In retaliation to Monsanto and their highly used chemical creations, Gatica worked to create an international movement against Monsanto with other activists. A few years ago, after co-founding a group called Mothers of Ituzaingó, she and her group initiated the first epidemiological study of the area which found high rates of neurological and respiratory disease, birth defects, infant mortality, and cancer rates more than 40 times the national average. She then continued to find researchers to study the links between pesticides, herbicides, and health problems, while engaging in protests voicing concerns over the issues.
“We blockaded the spraying machines. We would get into the fields to block them. We carried out protests at the Ministry of Agriculture and the Health Ministry. We took sick people to the ministry,” she said.
Over the course of a few years, mandatory buffer zones between aerial spraying and neighborhoods has been put in place thanks to the activist movement. In addition, Argentina’s Supreme Court decided that agrochemicals could not be sprayed near living areas.

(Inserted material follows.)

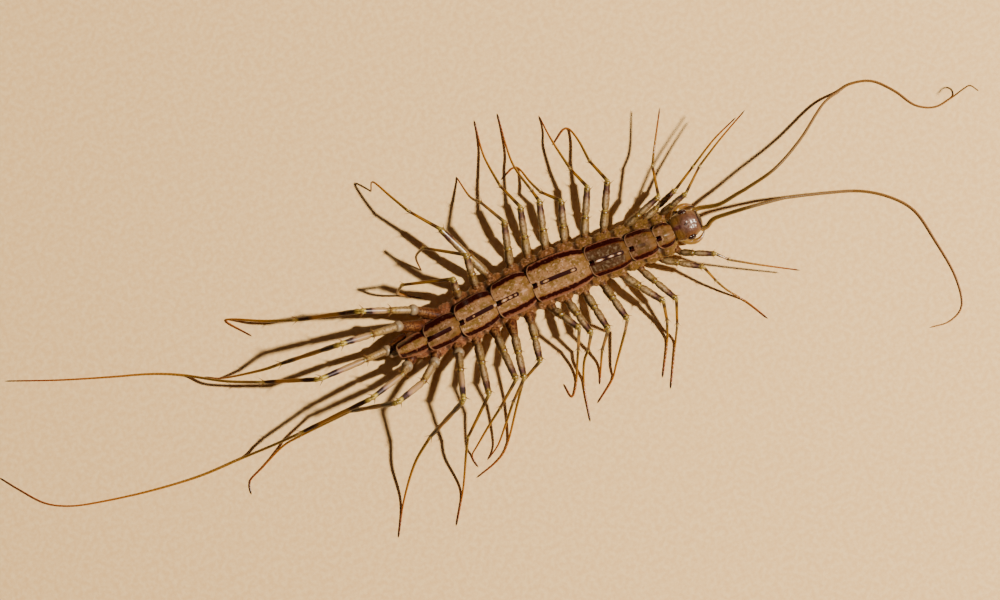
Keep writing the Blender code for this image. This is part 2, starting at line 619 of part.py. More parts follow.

However, while Gatica and other activists successfully created change, the process wasn’t necessarily easy. In fact, there were even direct threats.
“Somebody came inside my house with a weapon. I was told not to ‘screw around with the soybeans.’ I would get phone calls where I’d be told that I would only have two children the next day,” she said. “I had the police investigate this, but I was told that the file was secret,” she added after being questioned as to whether she ever found out who made the personal attacks.
Interestingly enough, previous research found that Monsanto’s best-selling herbicide Roundup exhibits direct toxicity to human cells, effectively killing them off even at low doses. The toxicity and negative impact on young children is even greater, and is most detrimental to infants or unborn babies. Although Gatica started alone and was even directly threatened, she rose above these complications and effectively ignited change – she will not be the last.